RECORDED INFORMATION:
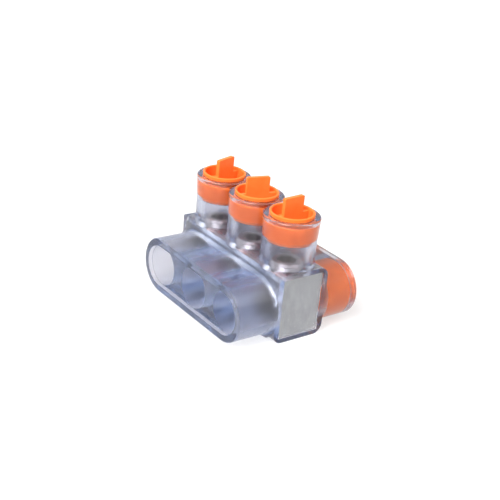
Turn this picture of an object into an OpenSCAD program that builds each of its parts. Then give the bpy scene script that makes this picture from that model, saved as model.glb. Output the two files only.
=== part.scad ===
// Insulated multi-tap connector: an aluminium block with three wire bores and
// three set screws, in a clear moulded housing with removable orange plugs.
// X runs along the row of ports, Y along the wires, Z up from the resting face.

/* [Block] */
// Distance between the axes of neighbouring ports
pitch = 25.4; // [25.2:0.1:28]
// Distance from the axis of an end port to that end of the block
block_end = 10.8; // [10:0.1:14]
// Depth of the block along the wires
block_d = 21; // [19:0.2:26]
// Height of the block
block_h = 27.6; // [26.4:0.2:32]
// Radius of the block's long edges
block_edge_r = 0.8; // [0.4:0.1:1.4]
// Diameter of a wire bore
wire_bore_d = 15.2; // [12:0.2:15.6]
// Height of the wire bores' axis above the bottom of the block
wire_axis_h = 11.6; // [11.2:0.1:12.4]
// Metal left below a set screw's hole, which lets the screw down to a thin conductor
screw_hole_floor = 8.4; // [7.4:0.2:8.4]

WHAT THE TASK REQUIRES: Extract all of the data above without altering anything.

SOLUTION TO THIS TASK:
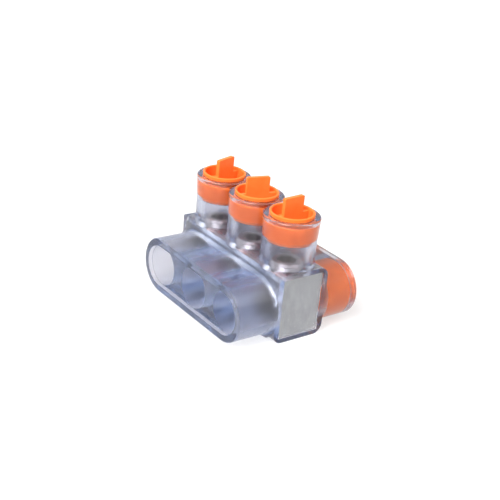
Turn this picture of an object into an OpenSCAD program that builds each of its parts. Then give the bpy scene script that makes this picture from that model, saved as model.glb. Output the two files only.
=== part.scad ===
// Insulated multi-tap connector: an aluminium block with three wire bores and
// three set screws, in a clear moulded housing with removable orange plugs.
// X runs along the row of ports, Y along the wires, Z up from the resting face.

/* [Block] */
// Distance between the axes of neighbouring ports
pitch = 25.4; // [25.2:0.1:28]
// Distance from the axis of an end port to that end of the block
block_end = 10.8; // [10:0.1:14]
// Depth of the block along the wires
block_d = 21; // [19:0.2:26]
// Height of the block
block_h = 27.6; // [26.4:0.2:32]
// Radius of the block's long edges
block_edge_r = 0.8; // [0.4:0.1:1.4]
// Diameter of a wire bore
wire_bore_d = 15.2; // [12:0.2:15.6]
// Height of the wire bores' axis above the bottom of the block
wire_axis_h = 11.6; // [11.2:0.1:12.4]
// Metal left below a set screw's hole, which lets the screw down to a thin conductor
screw_hole_floor = 8.4; // [7.4:0.2:8.4]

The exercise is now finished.